* [DO THIS]
Only the lines from the one holding "Write the three.js" through the one holding "wasm.setup();" are to be retyped, exactly as they appear, with both boundary lines included.

* [SUPPLIED ENTRIES]
------------

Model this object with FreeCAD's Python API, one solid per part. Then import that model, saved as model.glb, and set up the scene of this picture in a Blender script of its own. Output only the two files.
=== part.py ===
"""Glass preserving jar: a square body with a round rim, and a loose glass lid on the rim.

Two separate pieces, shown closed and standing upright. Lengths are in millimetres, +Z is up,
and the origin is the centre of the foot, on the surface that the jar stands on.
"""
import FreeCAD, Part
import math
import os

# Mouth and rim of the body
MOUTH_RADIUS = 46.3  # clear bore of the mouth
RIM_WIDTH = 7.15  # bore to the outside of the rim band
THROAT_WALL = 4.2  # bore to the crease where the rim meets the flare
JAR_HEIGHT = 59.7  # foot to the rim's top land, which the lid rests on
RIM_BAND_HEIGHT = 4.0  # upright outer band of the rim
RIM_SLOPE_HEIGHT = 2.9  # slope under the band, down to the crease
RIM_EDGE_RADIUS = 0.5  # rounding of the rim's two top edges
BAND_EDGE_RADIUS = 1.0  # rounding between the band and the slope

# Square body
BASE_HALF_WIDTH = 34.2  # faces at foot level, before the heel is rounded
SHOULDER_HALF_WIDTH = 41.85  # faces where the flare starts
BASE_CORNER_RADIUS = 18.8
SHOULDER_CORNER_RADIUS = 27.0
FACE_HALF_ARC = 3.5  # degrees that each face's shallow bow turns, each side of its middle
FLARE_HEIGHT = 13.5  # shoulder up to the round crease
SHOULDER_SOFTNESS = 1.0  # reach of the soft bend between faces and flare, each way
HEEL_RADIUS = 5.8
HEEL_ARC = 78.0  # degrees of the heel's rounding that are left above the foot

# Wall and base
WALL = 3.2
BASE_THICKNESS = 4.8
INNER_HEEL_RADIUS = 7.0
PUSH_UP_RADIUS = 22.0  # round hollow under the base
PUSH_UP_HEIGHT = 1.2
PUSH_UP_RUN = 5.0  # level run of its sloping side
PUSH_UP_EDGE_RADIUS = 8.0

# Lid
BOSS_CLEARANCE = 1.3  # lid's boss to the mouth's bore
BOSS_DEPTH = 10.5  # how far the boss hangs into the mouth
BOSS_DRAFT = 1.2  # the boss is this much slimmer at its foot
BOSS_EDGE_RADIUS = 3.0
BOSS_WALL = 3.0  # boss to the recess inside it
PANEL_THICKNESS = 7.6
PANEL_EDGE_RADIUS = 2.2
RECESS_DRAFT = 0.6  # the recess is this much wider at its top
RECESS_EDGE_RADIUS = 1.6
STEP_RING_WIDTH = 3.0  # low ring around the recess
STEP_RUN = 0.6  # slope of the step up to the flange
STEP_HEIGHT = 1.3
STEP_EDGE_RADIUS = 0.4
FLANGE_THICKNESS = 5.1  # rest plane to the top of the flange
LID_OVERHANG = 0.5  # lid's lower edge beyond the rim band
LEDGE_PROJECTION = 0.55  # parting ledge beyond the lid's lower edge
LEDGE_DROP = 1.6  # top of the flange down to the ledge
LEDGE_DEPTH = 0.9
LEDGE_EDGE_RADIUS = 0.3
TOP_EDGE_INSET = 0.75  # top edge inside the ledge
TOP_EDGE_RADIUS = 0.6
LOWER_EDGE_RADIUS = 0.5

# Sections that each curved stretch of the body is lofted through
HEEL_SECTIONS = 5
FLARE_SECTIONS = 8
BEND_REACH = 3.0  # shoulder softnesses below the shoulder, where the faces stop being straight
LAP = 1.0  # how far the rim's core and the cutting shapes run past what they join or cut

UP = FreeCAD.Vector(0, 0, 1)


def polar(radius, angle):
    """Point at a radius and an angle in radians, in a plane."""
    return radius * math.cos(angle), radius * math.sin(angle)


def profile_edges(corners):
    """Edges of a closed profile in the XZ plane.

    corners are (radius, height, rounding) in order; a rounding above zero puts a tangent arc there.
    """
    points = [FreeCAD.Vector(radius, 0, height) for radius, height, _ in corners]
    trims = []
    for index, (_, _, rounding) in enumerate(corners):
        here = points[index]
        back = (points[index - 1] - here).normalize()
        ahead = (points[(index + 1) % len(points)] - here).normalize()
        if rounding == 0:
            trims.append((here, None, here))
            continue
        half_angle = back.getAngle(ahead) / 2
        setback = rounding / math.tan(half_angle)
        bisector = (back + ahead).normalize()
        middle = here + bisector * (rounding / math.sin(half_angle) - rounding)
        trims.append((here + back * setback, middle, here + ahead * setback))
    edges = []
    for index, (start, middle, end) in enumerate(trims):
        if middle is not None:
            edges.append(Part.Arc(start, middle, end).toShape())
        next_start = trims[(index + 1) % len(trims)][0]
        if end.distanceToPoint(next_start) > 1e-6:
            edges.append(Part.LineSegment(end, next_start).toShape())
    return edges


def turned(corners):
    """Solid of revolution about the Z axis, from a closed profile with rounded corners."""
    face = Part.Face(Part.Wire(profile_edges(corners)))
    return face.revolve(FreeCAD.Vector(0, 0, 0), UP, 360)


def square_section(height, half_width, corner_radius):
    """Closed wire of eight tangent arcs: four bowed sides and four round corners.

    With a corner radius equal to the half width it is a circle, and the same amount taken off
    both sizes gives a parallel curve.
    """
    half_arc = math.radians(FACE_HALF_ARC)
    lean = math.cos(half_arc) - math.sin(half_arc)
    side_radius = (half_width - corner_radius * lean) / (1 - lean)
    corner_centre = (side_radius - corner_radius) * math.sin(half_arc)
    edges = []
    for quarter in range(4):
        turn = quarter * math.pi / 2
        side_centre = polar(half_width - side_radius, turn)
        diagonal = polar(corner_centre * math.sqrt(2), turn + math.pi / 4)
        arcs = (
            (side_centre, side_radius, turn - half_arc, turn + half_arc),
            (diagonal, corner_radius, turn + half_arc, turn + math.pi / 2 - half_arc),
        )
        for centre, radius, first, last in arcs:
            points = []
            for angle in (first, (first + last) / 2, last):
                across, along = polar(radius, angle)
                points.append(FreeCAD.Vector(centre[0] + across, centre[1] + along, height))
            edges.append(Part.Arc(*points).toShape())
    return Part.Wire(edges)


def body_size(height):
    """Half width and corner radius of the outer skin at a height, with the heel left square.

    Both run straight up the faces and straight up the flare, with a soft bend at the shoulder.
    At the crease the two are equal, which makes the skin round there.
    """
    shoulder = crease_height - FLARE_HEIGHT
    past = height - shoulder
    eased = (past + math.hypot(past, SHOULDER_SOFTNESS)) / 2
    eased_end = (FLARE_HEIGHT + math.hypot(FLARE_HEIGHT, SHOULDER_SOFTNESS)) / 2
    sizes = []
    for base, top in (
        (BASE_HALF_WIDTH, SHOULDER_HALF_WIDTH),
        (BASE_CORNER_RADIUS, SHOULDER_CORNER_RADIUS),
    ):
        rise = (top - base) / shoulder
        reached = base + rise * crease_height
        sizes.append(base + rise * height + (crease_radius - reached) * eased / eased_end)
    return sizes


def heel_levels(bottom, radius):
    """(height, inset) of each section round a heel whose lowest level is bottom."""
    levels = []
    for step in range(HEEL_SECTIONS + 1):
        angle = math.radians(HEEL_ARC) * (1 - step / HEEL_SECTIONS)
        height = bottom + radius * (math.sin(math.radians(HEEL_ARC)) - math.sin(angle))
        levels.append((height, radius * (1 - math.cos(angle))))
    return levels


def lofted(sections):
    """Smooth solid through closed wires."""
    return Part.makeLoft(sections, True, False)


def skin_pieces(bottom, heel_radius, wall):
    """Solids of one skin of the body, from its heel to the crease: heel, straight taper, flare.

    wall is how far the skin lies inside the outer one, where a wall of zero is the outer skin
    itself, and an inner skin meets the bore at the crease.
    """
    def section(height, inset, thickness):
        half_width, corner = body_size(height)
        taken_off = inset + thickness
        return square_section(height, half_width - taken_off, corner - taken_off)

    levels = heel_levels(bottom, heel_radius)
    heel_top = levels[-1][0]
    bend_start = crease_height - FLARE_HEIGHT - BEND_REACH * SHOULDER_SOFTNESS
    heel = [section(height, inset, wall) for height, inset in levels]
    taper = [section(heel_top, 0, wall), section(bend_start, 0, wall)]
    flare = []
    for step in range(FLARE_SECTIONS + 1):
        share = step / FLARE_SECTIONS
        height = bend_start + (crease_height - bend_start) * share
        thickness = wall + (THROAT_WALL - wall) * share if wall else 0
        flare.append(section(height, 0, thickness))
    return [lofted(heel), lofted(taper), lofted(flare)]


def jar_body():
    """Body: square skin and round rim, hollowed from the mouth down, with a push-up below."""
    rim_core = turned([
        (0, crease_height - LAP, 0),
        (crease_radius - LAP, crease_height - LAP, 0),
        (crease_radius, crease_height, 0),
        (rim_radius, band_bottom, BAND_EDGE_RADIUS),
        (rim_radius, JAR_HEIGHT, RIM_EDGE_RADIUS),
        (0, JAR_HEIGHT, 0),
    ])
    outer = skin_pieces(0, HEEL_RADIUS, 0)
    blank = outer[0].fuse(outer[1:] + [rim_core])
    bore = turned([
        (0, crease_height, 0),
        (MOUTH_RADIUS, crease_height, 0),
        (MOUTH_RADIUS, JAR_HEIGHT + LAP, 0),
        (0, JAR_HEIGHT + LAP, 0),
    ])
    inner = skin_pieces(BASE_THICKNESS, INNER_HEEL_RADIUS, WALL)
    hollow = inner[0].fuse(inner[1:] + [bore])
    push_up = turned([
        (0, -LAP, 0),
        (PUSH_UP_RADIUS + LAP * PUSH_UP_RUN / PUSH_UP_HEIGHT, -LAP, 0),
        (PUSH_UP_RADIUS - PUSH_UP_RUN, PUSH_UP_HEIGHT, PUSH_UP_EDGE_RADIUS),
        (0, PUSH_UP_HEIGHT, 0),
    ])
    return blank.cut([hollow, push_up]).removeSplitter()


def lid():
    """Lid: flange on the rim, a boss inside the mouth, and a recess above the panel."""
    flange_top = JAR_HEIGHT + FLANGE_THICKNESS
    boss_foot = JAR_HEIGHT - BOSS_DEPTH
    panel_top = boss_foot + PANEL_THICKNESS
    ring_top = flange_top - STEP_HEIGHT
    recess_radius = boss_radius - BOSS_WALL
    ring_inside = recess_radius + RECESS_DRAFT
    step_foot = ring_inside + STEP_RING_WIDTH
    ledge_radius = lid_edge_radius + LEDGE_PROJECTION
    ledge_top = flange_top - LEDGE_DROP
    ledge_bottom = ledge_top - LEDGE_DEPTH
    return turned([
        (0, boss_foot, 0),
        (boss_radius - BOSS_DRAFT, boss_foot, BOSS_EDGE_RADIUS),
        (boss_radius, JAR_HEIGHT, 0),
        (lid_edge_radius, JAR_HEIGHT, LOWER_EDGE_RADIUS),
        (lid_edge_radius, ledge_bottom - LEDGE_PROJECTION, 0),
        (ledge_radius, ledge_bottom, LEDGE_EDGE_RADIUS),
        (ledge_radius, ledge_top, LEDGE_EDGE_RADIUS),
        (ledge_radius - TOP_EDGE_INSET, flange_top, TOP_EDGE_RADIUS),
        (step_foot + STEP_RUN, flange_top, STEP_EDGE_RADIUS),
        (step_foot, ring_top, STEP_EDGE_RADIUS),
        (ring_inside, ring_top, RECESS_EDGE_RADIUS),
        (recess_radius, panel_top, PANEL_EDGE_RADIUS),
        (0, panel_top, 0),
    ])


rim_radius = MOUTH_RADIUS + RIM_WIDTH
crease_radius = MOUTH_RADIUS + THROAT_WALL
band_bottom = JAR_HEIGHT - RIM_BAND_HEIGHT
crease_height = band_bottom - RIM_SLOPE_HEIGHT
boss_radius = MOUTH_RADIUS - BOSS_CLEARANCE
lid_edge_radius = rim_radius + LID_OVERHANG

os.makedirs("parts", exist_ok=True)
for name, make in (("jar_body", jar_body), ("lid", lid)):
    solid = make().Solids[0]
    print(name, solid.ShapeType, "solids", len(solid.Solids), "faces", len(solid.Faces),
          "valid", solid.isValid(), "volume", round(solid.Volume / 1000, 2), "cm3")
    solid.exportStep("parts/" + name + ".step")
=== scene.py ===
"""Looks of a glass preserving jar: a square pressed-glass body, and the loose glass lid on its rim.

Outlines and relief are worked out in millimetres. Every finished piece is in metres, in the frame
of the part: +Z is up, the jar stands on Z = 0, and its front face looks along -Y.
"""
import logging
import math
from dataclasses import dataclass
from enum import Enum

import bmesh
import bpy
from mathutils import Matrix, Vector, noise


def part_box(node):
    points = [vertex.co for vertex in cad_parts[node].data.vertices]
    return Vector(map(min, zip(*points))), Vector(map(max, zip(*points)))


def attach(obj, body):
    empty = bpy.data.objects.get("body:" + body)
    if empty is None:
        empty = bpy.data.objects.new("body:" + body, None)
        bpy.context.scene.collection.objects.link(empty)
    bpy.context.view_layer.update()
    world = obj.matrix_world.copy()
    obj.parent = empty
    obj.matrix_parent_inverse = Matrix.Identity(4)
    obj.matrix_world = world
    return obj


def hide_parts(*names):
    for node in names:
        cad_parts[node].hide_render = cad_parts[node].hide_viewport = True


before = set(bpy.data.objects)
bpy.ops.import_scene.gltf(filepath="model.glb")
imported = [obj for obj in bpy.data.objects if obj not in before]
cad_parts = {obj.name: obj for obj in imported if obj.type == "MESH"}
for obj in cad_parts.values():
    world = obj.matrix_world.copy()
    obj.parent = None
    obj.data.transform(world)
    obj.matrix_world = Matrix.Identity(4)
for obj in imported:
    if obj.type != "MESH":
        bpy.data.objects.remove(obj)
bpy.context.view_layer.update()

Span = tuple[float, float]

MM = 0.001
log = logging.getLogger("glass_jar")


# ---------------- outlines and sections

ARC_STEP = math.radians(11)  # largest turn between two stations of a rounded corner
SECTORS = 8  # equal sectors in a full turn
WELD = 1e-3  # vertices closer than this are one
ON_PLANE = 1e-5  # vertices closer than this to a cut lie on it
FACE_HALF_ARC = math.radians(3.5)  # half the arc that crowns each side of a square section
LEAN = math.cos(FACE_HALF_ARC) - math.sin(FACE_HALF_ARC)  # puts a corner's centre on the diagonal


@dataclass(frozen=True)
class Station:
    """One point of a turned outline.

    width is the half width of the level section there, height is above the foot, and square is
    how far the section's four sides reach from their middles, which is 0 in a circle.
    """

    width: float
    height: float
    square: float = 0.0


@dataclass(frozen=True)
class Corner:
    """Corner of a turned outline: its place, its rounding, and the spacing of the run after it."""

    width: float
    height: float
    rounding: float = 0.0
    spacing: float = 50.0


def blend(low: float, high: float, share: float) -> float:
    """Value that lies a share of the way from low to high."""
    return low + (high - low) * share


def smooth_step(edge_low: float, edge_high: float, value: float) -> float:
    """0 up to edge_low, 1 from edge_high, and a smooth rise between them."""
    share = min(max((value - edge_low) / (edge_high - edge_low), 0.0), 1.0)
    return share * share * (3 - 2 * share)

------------

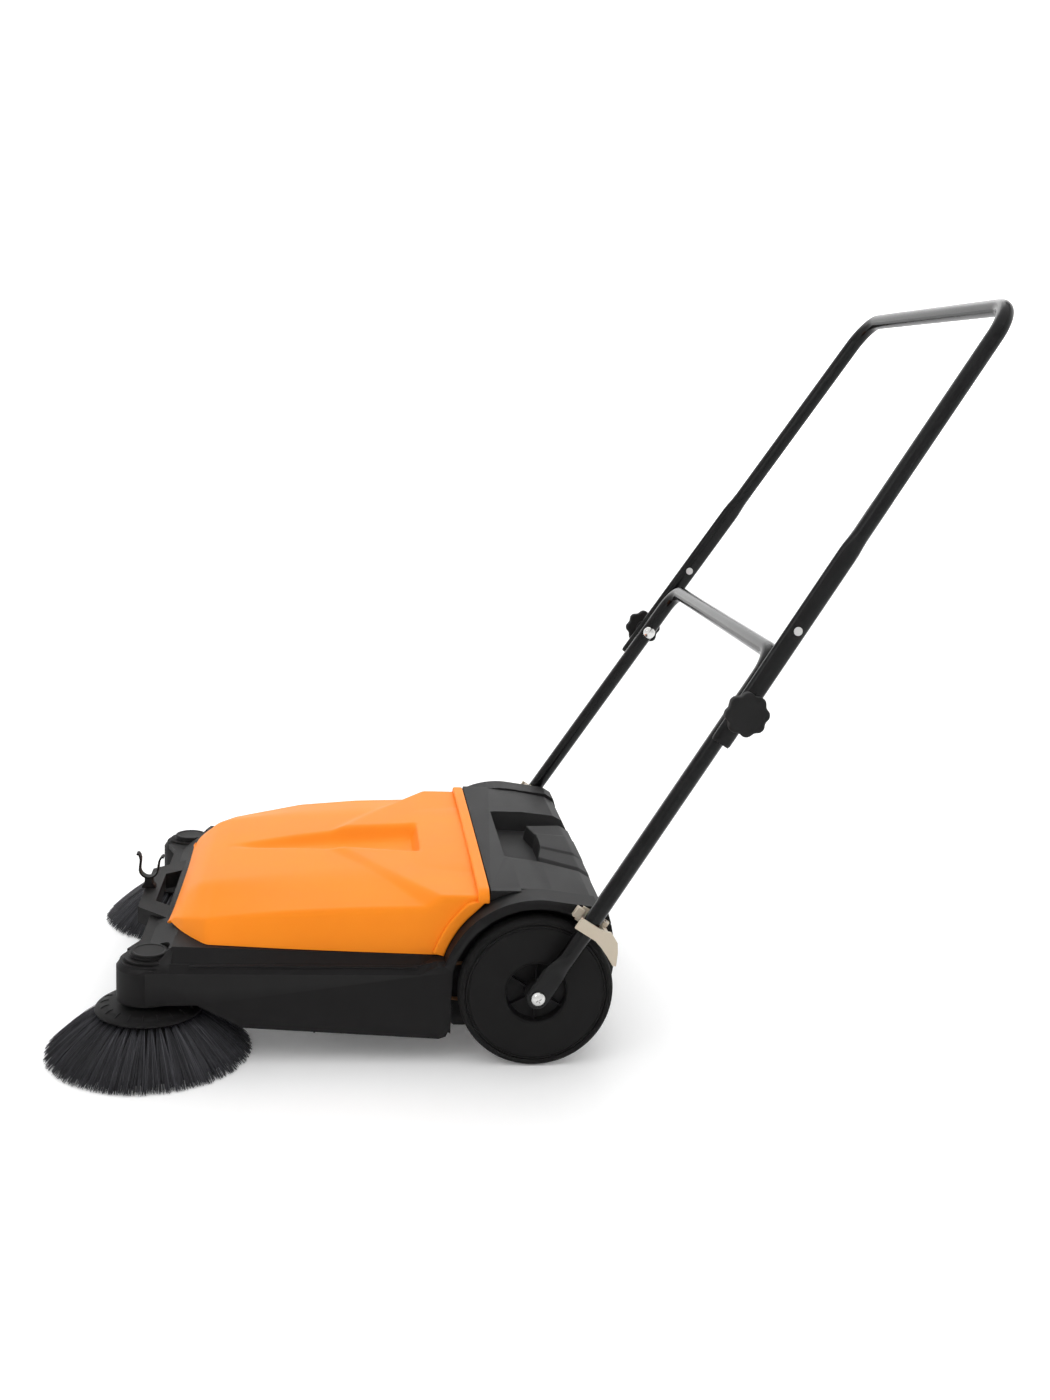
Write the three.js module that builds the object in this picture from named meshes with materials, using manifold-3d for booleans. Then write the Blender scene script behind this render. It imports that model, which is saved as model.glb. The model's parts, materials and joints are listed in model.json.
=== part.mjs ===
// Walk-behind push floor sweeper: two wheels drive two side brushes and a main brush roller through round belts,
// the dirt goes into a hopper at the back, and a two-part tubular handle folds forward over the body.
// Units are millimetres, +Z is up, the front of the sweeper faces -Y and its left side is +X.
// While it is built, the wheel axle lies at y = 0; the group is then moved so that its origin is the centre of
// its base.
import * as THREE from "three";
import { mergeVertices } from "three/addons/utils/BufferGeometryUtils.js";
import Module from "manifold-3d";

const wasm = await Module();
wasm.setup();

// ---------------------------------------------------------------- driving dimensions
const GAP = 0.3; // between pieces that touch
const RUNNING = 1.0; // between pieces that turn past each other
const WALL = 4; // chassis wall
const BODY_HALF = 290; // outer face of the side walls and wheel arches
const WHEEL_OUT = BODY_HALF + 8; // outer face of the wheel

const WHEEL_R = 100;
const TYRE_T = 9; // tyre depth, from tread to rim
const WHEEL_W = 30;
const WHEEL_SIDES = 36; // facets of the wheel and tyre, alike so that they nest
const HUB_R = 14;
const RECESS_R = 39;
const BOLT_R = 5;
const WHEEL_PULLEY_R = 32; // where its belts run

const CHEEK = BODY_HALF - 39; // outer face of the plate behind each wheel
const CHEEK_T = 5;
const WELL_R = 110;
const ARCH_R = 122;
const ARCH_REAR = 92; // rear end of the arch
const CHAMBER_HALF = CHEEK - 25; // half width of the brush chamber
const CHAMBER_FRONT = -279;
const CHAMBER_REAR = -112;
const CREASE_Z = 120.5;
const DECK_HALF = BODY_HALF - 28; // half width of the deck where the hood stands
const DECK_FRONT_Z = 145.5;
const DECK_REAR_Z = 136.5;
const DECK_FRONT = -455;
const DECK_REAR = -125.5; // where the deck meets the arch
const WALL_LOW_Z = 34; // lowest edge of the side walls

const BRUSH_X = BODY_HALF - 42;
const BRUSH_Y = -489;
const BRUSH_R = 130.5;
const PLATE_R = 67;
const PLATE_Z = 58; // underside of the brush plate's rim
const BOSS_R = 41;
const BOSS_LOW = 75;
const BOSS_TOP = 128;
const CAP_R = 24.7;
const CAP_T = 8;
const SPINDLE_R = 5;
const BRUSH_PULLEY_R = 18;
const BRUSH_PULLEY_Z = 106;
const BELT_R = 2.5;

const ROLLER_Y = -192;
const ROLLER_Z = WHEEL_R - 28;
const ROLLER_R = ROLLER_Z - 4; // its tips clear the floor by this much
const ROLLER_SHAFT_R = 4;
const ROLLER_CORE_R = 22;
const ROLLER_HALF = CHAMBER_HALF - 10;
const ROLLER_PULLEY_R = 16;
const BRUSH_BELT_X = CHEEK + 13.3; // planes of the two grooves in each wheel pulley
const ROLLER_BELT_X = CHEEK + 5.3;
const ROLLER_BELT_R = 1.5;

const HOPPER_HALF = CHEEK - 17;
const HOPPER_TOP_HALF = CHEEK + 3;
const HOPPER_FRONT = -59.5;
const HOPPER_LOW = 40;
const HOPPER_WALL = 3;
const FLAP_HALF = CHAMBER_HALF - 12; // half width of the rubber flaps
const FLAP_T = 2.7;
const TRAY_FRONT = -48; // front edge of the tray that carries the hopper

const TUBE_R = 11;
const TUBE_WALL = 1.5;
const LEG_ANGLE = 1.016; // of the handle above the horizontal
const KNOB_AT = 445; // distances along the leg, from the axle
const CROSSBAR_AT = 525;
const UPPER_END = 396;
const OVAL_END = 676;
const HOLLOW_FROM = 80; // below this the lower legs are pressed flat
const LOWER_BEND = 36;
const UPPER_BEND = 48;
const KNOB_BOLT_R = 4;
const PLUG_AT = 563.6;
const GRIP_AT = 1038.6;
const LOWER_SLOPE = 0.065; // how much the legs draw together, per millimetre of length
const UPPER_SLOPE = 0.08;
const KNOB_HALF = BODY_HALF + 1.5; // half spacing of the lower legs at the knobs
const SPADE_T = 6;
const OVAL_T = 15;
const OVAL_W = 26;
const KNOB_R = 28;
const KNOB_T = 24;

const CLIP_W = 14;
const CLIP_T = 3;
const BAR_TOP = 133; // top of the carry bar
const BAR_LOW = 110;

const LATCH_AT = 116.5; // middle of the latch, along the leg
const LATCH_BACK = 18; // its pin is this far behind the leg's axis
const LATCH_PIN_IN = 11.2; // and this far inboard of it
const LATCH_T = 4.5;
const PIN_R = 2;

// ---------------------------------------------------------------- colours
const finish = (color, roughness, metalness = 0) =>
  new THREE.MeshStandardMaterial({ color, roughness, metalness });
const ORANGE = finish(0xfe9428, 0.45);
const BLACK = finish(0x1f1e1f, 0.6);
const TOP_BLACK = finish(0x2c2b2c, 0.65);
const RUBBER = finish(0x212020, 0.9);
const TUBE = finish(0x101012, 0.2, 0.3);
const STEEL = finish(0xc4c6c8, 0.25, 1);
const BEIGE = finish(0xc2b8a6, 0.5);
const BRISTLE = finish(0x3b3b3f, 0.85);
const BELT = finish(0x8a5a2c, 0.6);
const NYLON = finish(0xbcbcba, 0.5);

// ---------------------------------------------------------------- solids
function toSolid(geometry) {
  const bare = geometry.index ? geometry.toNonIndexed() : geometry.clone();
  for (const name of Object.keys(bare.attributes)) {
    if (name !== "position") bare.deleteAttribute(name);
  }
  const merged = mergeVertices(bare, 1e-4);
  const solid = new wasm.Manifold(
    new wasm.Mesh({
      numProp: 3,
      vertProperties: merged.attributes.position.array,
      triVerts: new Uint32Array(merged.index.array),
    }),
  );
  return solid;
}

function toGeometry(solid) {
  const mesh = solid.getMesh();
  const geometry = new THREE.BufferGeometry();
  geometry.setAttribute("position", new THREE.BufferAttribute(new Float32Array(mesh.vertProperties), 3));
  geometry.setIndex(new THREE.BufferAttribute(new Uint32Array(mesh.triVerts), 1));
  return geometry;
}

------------

* [WRITTEN RESPONSE]
Write the three.js module that builds the object in this picture from named meshes with materials, using manifold-3d for booleans. Then write the Blender scene script behind this render. It imports that model, which is saved as model.glb. The model's parts, materials and joints are listed in model.json.
=== part.mjs ===
// Walk-behind push floor sweeper: two wheels drive two side brushes and a main brush roller through round belts,
// the dirt goes into a hopper at the back, and a two-part tubular handle folds forward over the body.
// Units are millimetres, +Z is up, the front of the sweeper faces -Y and its left side is +X.
// While it is built, the wheel axle lies at y = 0; the group is then moved so that its origin is the centre of
// its base.
import * as THREE from "three";
import { mergeVertices } from "three/addons/utils/BufferGeometryUtils.js";
import Module from "manifold-3d";

const wasm = await Module();
wasm.setup();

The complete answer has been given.